Thanks for the great reportage...I'm so bored with people who bash this film as being the "worst thing ever made" or can only respond "wtf, man!"

Even at the time, as a little kid (the perfect audience for this movie, I believe) I knew it wasn't "Citizen Kane," and a pretty obvious cash-in, and my brother and I didn't care--the music was great, the colors and crazy art direction and the speed it raced along...further, the "story..." I know a lot of people who thought "Pink Floyd The Wall" was the greatest piece of cinematic art ever conjured when it came out...I liked it, but did that have a great story? ANY story?

The director of SPLHCB, who seems like a sensitive, intelligent man, was very earnest defending the film in an interview I read a few years ago; he said he saw the movie as a series of music videos, ala "Tommy" and when you consider MTV was just around the corner it makes Shultz and Russell seem rather genius in retrospect, despite Sgt. Pepper being made with a lot of hubris.

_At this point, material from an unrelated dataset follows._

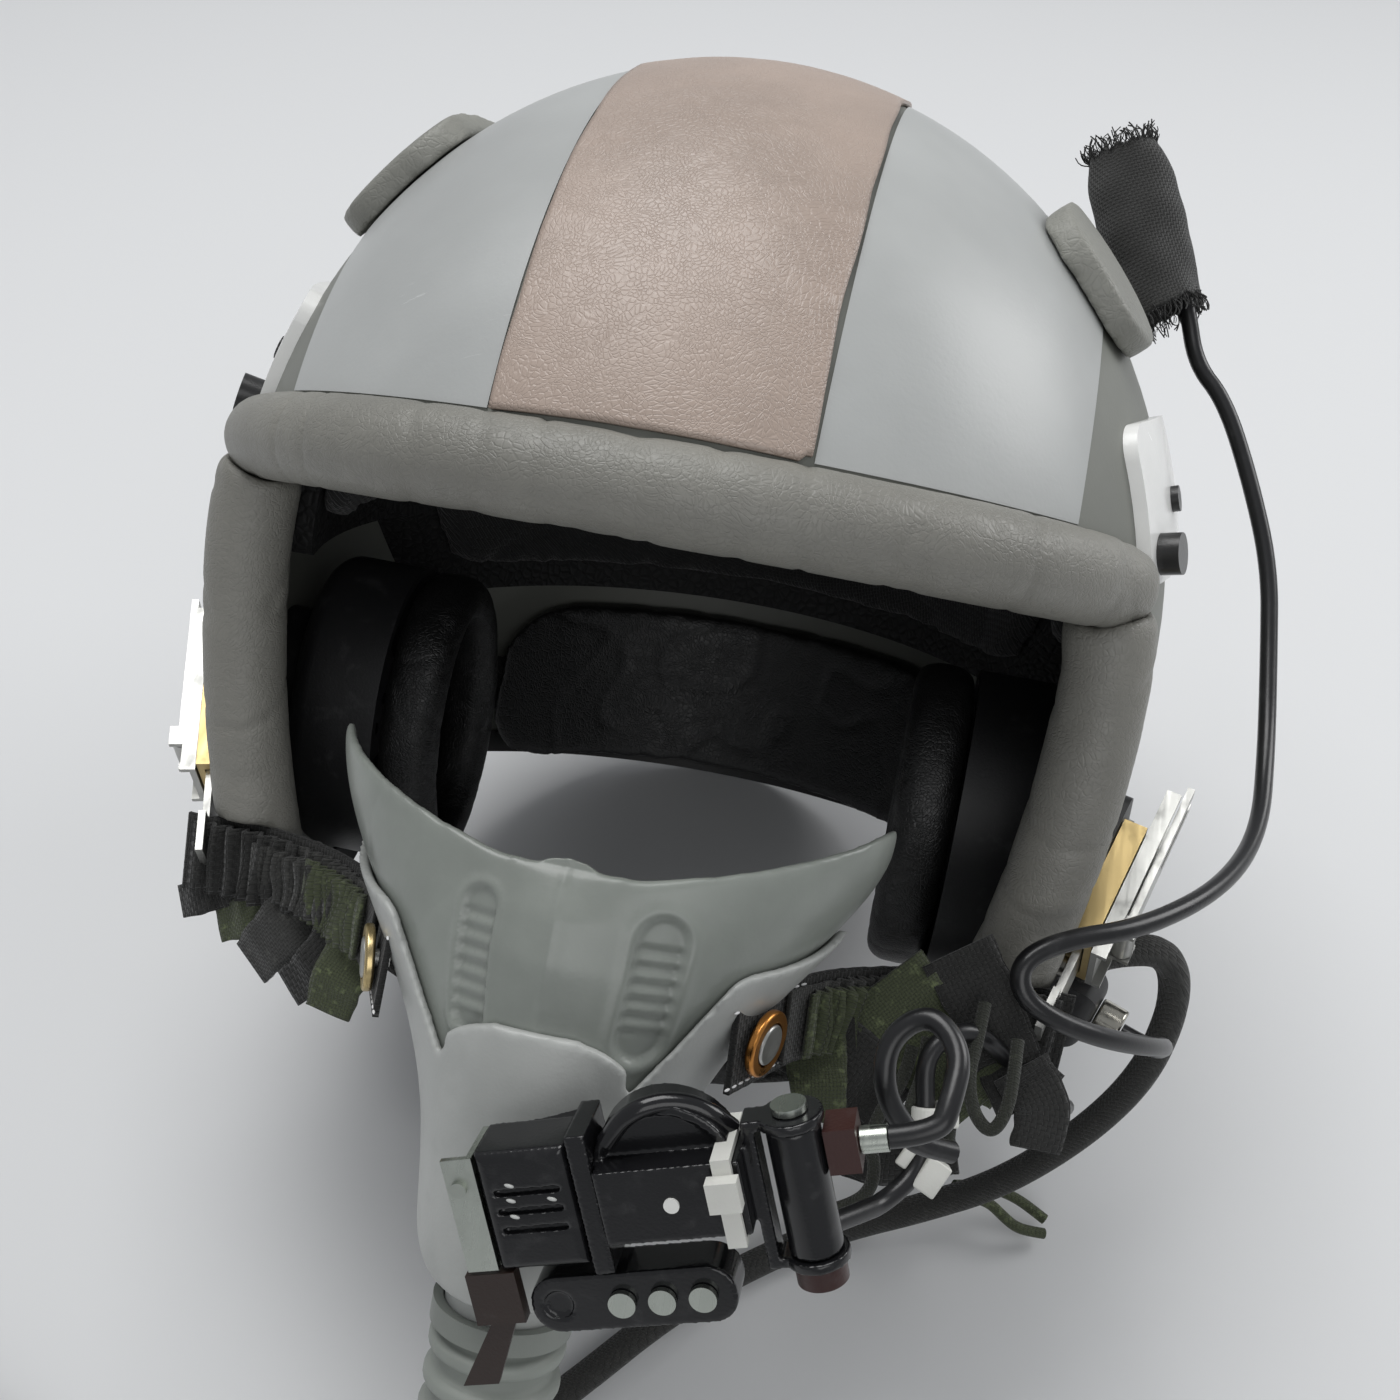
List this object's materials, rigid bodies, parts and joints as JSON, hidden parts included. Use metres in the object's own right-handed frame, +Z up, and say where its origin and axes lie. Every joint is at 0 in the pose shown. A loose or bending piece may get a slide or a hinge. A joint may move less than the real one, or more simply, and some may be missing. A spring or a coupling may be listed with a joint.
{
  "type": "pilot flight helmet",
  "caption": "Pale flight helmet leaning back with its oxygen mask, sprung mask receivers, corrugated breathing hose, fastening straps and communication cables",
  "frame": {"origin": "middle of the helmet and mask's box, on the floor under it, cords left out", "axes": "Z up, the face looks towards -Y and up, +X is the wearer's left"},
  "size_m": [0.4816, 0.5349, 0.2878],
  "materials": {
    "shell_paint": "satin",
    "roll_leather": "satin",
    "patch_leather": "satin",
    "panel_grey": "satin",
    "black_rubber": "matte",
    "grey_rubber": "matte",
    "foam": "matte",
    "comfort_cloth": "matte",
    "black_plastic": "satin",
    "black_leather": "satin",
    "webbing": "matte",
    "white_plate": "gloss",
    "steel": "brushed",
    "brass": "satin",
    "copper": "satin",
    "brown_plastic": "satin",
    "white_mark": "matte",
    "mask_plastic": "satin"
  },
  "bodies": {
    "helmet": {"helmet_shell": "shell_paint", "rim_bead": "black_rubber", "brow_roll": "roll_leather", "side_rolls": "roll_leather", "foam_liner": "foam", "comfort_liner": "comfort_cloth", "ear_cups": "black_plastic", "ear_seals": "black_leather", "earphones": "black_plastic", "ear_spacers": "black_plastic", "nape_pad": "roll_leather", "nape_straps": "webbing", "chin_strap": "webbing", "chin_pad": "black_leather", "crown_patch": "patch_leather", "crown_panels": "panel_grey", "side_pads": "white_plate", "side_plates": "white_plate", "shell_studs": "black_plastic", "receiver_bases": "black_plastic", "receiver_bodies": "brass", "receiver_rails": "steel", "receiver_screws": "steel", "comm_block": "black_plastic", "coupling_nut": "steel", "cable_sleeve": "webbing", "sleeve_strap": "webbing", "slim_cable": "black_rubber", "main_cable": "black_rubber", "main_plug": "black_plastic"},
    "mask": {"mask_shell": "mask_plastic", "facepiece": "grey_rubber", "neck_ring": "black_plastic", "valve_seats": "mask_plastic", "microphone": "black_plastic", "mask_ring_left": "copper", "mask_ring_right": "brass", "mask_screws": "steel", "mask_straps": "comfort_cloth", "unit_box": "black_plastic", "unit_head": "black_plastic", "unit_dot": "white_mark", "unit_bar": "black_plastic", "hinge_tube": "black_plastic", "unit_brown_pieces": "brown_plastic", "unit_steel_pieces": "steel", "unit_buckle": "brown_plastic", "unit_mount": "black_plastic", "zip_tie": "white_mark", "loop_cable_high": "black_rubber", "breathing_hose": "grey_rubber", "hose_end": "black_plastic", "loop_cable_low": "black_rubber"},
    "bayonet_left": {"bayonet_left": "steel"},
    "bayonet_right": {"bayonet_right": "steel"},
    "lever_left": {"release_lever_left": "steel"},
    "lever_right": {"release_lever_right": "steel"},
    "inhale_disc": {"inhale_valve": "grey_rubber"},
    "exhale_disc": {"exhale_valve": "grey_rubber"},
    "collar": {"hose_collar": "black_plastic"}
  },
  "joints": [
    {"name": "mask_slide", "type": "slide", "parent": "helmet", "child": "mask", "axis": [0, -0.9659, -0.2588], "range_m": [0, 0.008], "deforming": ["mask_straps", "loop_cable_low", "loop_cable_high", "breathing_hose"]},
    {"name": "bayonet_left_slide", "type": "slide", "parent": "helmet", "child": "bayonet_left", "axis": [-0.2909, -0.9242, -0.2476], "range_m": [0, 0.008]},
    {"name": "bayonet_right_slide", "type": "slide", "parent": "helmet", "child": "bayonet_right", "axis": [0.2909, -0.9242, -0.2476], "range_m": [0, 0.008]},
    {"name": "lever_left_hinge", "type": "hinge", "parent": "helmet", "child": "lever_left", "pos_m": [0.12497, -0.03974, 0.12794], "axis": [0.1182, 0.2221, -0.9678], "range_deg": [0, 18], "stiffness_Nm_per_rad": 0.05},
    {"name": "lever_right_hinge", "type": "hinge", "parent": "helmet", "child": "lever_right", "pos_m": [-0.12497, -0.03974, 0.12794], "axis": [0.1182, -0.2221, 0.9678], "range_deg": [0, 18], "stiffness_Nm_per_rad": 0.05},
    {"name": "inhale_lift", "type": "slide", "parent": "mask", "child": "inhale_disc", "axis": [0, 0.5, 0.866], "range_m": [0, 0.002], "stiffness_N_per_m": 30, "springref_m": -0.001},
    {"name": "exhale_lift", "type": "slide", "parent": "mask", "child": "exhale_disc", "axis": [0, -0.866, 0.5], "range_m": [0, 0.002], "stiffness_N_per_m": 30, "springref_m": -0.001},
    {"name": "collar_turn", "type": "hinge", "parent": "mask", "child": "collar", "pos_m": [0.25062, -0.27203, 0.0159], "axis": [0.7424, 0.6699, 0], "continuous": true}
  ],
  "couplings": [
    {"joint": "bayonet_left_slide", "follows": "mask_slide", "ratio": 1},
    {"joint": "bayonet_right_slide", "follows": "mask_slide", "ratio": 1}
  ]
}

"The Wiz," "Tommy," and "Jesus Christ Superstar" also get similarly bashed, and yet I know a wide group of people (in Hollywood, with opinions That Matter) who will privately defend these movies as bursting with imagination, vivacity, and wonderful music (and "Tommy," at least, was a hit). It really does seem to parallel the bigger picture of a majority "bashing" a minority simply for being "different," but that's another topic. Hopefully there will always be room for wildly ambitious and off-the-wall projects like "The Apple" or all we'll be left with is TV Crime shows and The Kardashians.

Oh, and a famous friend of mine was in the cast of the "Sgt Pepper" live show and claims to have some artwork and other things from it but as yet I can't get her to dig that stuff out of her closet!

Nilbog! It's goblin spelled backwards! This is their kingdom!


Tony, I dunno who your friend is, but for the love of God, keep needling her to unearth her mementos. When last I checked (while writing the OP), there was hardly any info anywhere about the live incarnation of the show.